VULPO：基于在线策略大语言模型优化的上下文感知漏洞检测 (VULPO: Context-Aware Vulnerability Detection via On-Policy LLM Optimization)

The widespread reliance on open-source software dramatically increases the risk of vulnerability exploitation, underscoring the need for effective and scalable vulnerability detection (VD). Existing VD techniques, whether traditional machine learning-based or LLM-based approaches like prompt engineering, supervised fine-tuning, or off-policy preference optimization, remain fundamentally limited in their ability to perform context-aware analysis: They depend on fixed inputs or static preference datasets, cannot adaptively explore repository-level dependencies, and are constrained by function-level benchmarks that overlook critical vulnerability context. This paper introduces Vulnerability-Adaptive Policy Optimization (VULPO), an on-policy LLM reinforcement learning framework for context-aware VD. To support training and evaluation, we first construct ContextVul, a new dataset that augments high-quality function-level samples with lightweight method to extract repository-level context information. We then design multi-dimensional reward structuring that jointly captures prediction correctness, vulnerability localization accuracy, and the semantic relevance of vulnerability analysis, thereby guiding the model toward comprehensive contextual reasoning. To address the asymmetric difficulty of different vulnerability cases and mitigate reward hacking, VULPO incorporates label-level and sample-level difficulty-adaptive reward scaling, encouraging the model to explore challenging cases while maintaining balanced reward distribution. Extensive experiments demonstrate the superiority of our VULPO framework in context-aware VD: Our VULPO-4B substantially outperforms existing VD baselines based on prompt engineering and off-policy optimization, improving F1 by 85% over Qwen3-4B and achieving performance comparable to a 150x larger-scale model, DeepSeek-R1-0528.

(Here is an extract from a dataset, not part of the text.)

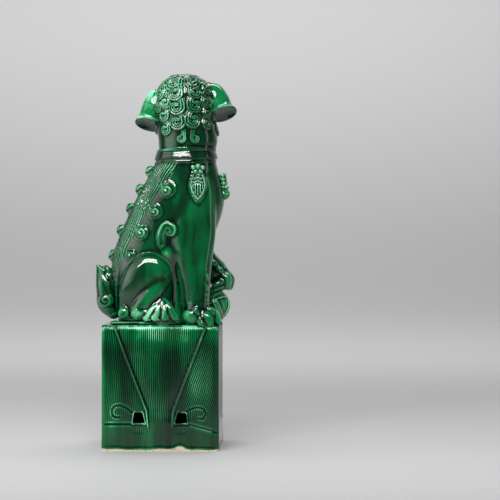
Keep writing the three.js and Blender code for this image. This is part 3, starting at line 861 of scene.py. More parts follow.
@dataclass
class Plinth:
    """The hollow box the animal sits on: combed walls, a draped cloth and pierced windows."""

    radius: float = 3.0
    comb_pitch: float = 1.75
    comb_depth: float = 0.50
    band_top: float = 21.5  # height of the smooth band round the foot
    wall: float = 5.5
    edge: float = 4.0  # radius of the upper edges
    sill: float = 22.8  # of the windows, and their heads, half widths and middles at sill and head
    head: float = 32.6
    window_half: tuple[float, float] = (5.55, 3.7)
    window_middle: tuple[float, float] = (17.65, 18.2)
    far_sill: float = 24.2  # glaze has pooled in the left windows

    def __post_init__(self) -> None:
        """Reads the plinth's outer size from the frame."""
        low, high = SITE.local_box("right_plinth_wall")
        self.half_length = (high[0] - low[0]) / 2
        self.height = high[2]
        self.half_depth = -low[1]
        drape_low, drape_high = SITE.local_box("right_drape")
        self.drape_top = (drape_high[0] - drape_low[0]) / 2
        self.hem = drape_low[2]

    def drawn_in(self, z: Array) -> Array:
        """How far the walls' rounded upper edges draw in at a height."""
        t = np.clip((z - self.height + self.edge) / self.edge, 0, 1)
        return self.edge * (1 - np.sqrt(1 - 0.98 * t * t))

    def drape_half(self, z: Array) -> Array:
        """The draped cloth's half width at a height."""
        return np.interp(z, [self.hem, 33.5, self.height], [10.0, 11.2, self.drape_top])

    def scroll(self, side: int) -> Array:
        """The line of a cloud scroll cut beside a window."""
        left = [
            (-23.2, 32.6), (-27.8, 36.0), (-33.6, 38.2), (-38.4, 37.0), (-40.2, 32.6), (-38.4, 28.8),
            (-33.8, 28.2),
        ]
        right = [
            (20.6, 32.6), (25.2, 35.0), (32.0, 36.4), (37.2, 34.4), (38.0, 30.4), (35.6, 27.2), (32.6, 27.4)
        ]
        return through(left if side < 0 else right, 26)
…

翻译：对开源软件的广泛依赖显著增加了漏洞利用风险，凸显了对高效且可扩展的漏洞检测（VD）技术的迫切需求。现有的VD技术，无论是基于传统机器学习的方法，还是基于大语言模型（LLM）的提示工程、监督微调或离线策略偏好优化等方法，在执行上下文感知分析方面仍存在根本性局限：它们依赖于固定输入或静态偏好数据集，无法自适应地探索仓库级依赖关系，且受限于忽略关键漏洞上下文的函数级基准测试。本文提出了漏洞自适应策略优化（VULPO），一种用于上下文感知VD的在线策略LLM强化学习框架。为支持训练与评估，我们首先构建了ContextVul数据集，该数据集通过轻量级方法提取仓库级上下文信息，对高质量函数级样本进行了增强。随后，我们设计了多维奖励结构，共同捕捉预测准确性、漏洞定位精度以及漏洞分析的语义相关性，从而引导模型进行全面的上下文推理。为解决不同漏洞案例的非对称难度并缓解奖励欺骗问题，VULPO引入了标签级与样本级的难度自适应奖励缩放机制，鼓励模型探索具有挑战性的案例，同时保持奖励分布的均衡性。大量实验证明了我们的VULPO框架在上下文感知VD方面的优越性：我们的VULPO-4B模型显著超越了基于提示工程和离线策略优化的现有VD基线，其F1分数较Qwen3-4B提升了85%，并达到了与规模大150倍的DeepSeek-R1-0528模型相当的性能。